La maggioranza dei Paesi membri dell’Unione europea, infatti, riuniti in seduta di Comitato d’appello a Bruxelles, ha votato a favore del rinnovo dell’autorizzazione del glifosato per altri cinque anni. A favore si sono espressi 18 Paesi, 9 i contrari e 1 astenuto. A modificare gli equilibri rispetto alla riunione del Comitato del 9 novembre, è stato il voto favorevole di Romania, Bulgaria, Polonia e Germania, che in precedenza si erano astenute, ma è stato principalmente il voltafaccia tedesco a decidere le sorti. Un voltafaccia che solo con molta fatica non fa pensare che l’acquisizione della Monsanto da parte della Bayer non abbia influito sulla partita.

L’Italia ha tenuto fino alla fine una posizione di tutto rispetto e responsabilità, restando – e guidando, insieme a Francia e Austria – i nove Paesi che hanno votato contro la proposta di rinnovo (Grecia, Ungheria, Lussemburgo, Lettonia, Cipro e Malta), e chiedendo un definitivo phase-out del diserbante più venduto al mondo. Un «fronte del no» che ha dato la priorità alla tutela delle persone e dell’ambiente, e non al fatturato di chi produce e commercia il glifosato.

Il voto di ieri ha portato a un rinnovo che in realtà scontenta tutti. Che nei fatti è un regalo alle multinazionali agrochimiche a scapito di salute e ambiente. Un voto che ha tradito la fiducia dei cittadini europei, ignorando gli avvertimenti di scienziati indipendenti, le richieste del Parlamento europeo e la petizione firmata da oltre un milione di persone che chiedono il divieto del glifosato.

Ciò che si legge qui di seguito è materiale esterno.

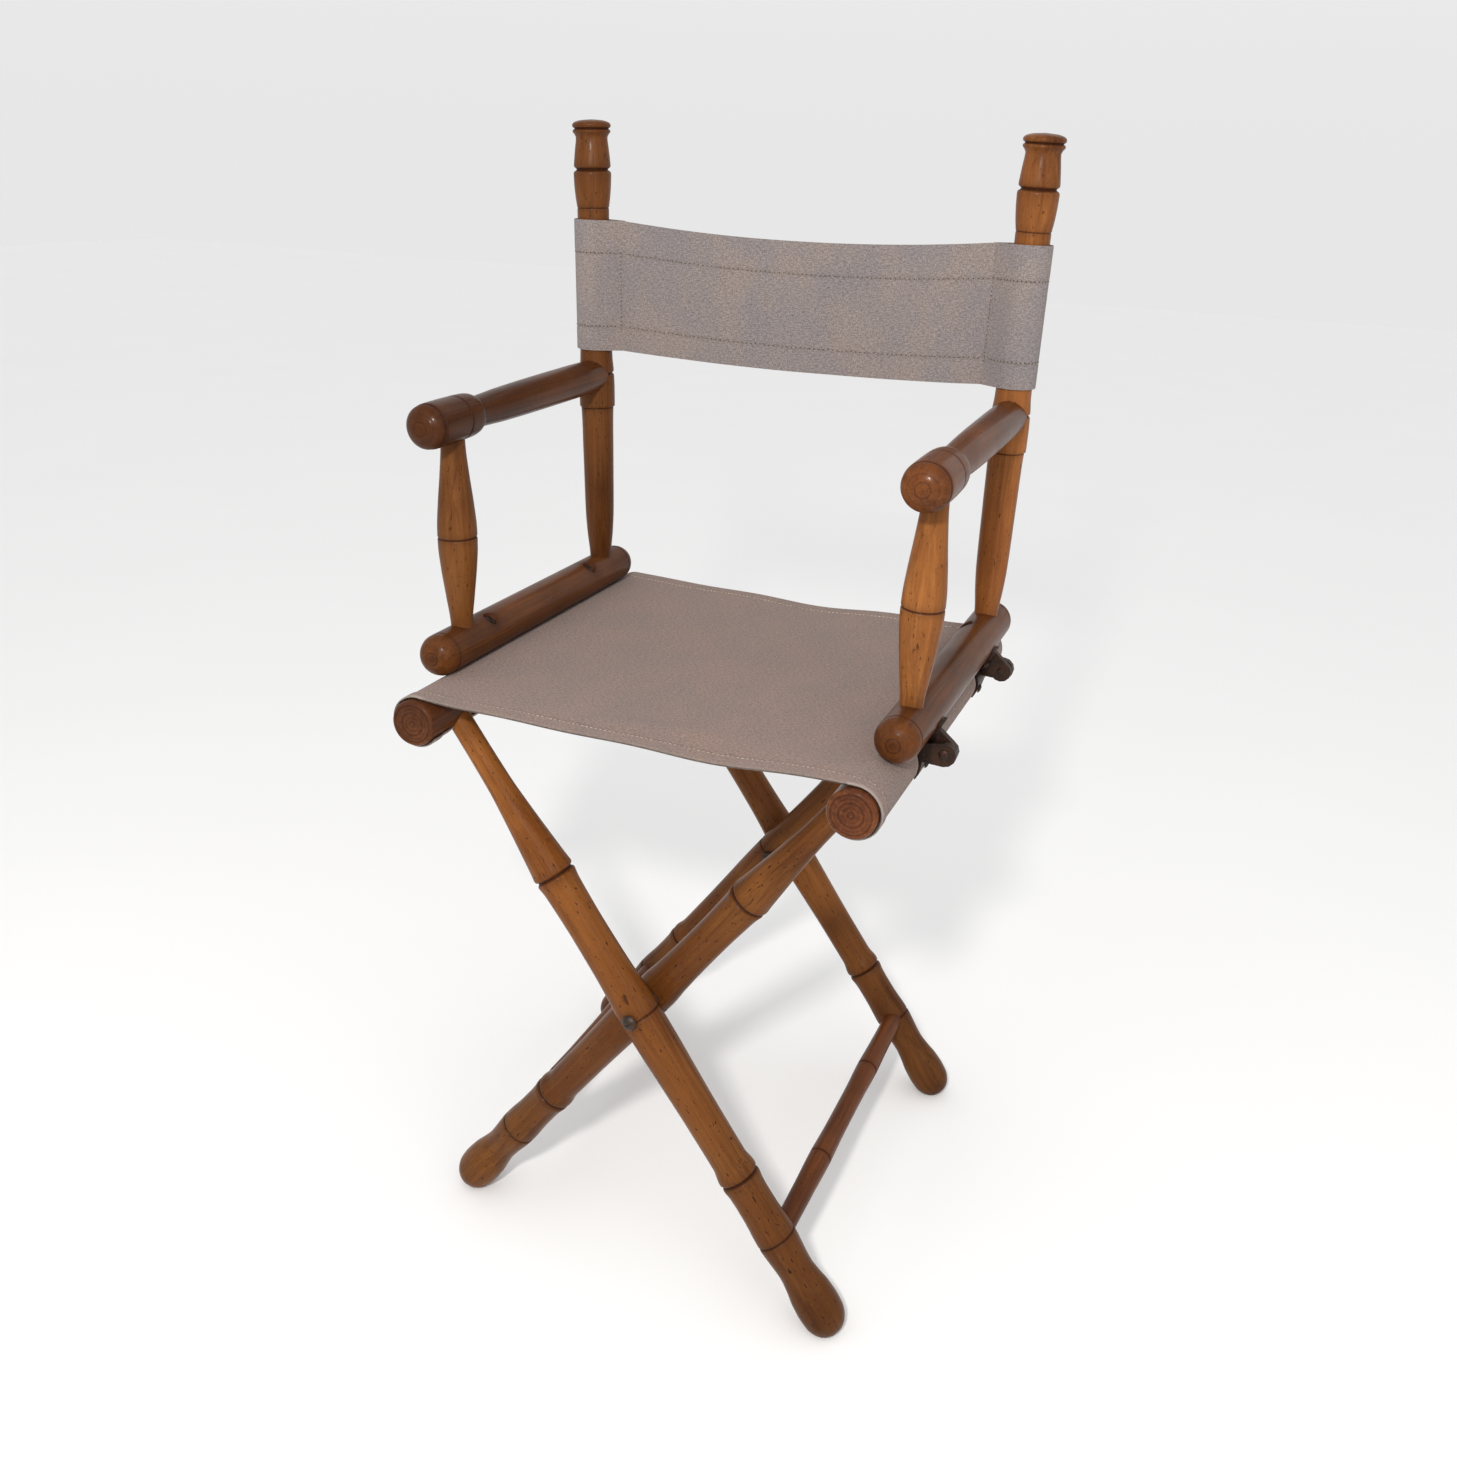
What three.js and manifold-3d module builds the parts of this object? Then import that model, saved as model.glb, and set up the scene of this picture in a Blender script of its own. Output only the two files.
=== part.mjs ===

Non si può dimenticare, infatti, che la proposta della Commissione Ue è basata su una dubbia valutazione del rischio del glifosato, che afferma che non vi sono prove sufficienti per un legame della sostanza al rischio di cancro, nonostante l’Agenzia internazionale per la ricerca sul cancro (IARC) lo abbia classificato nel marzo del 2015 come «probabilmente cancerogeno» per le persone.

Allo stato attuale nessuno può affermare con certezza che il glifosato sia sicuro, specie dopo le rivelazioni che stanno continuando a emergere grazie ai cosiddetti Monsanto Papers e lo scandalo del «copia-incolla», relativo a parti del rapporto dell’Efsa sui rischi dell’uso del glifosato copiate dalla richiesta di rinnovo dell’autorizzazione di Monsanto.

In definitiva, anche se le aziende agrochimiche si stanno lamentando dato che il rinnovo è limitato a 5 anni e non ai 15 attesi, ieri si è persa l’occasione di sbarazzarsi, una volta per tutte, di una sostanza pericolosa.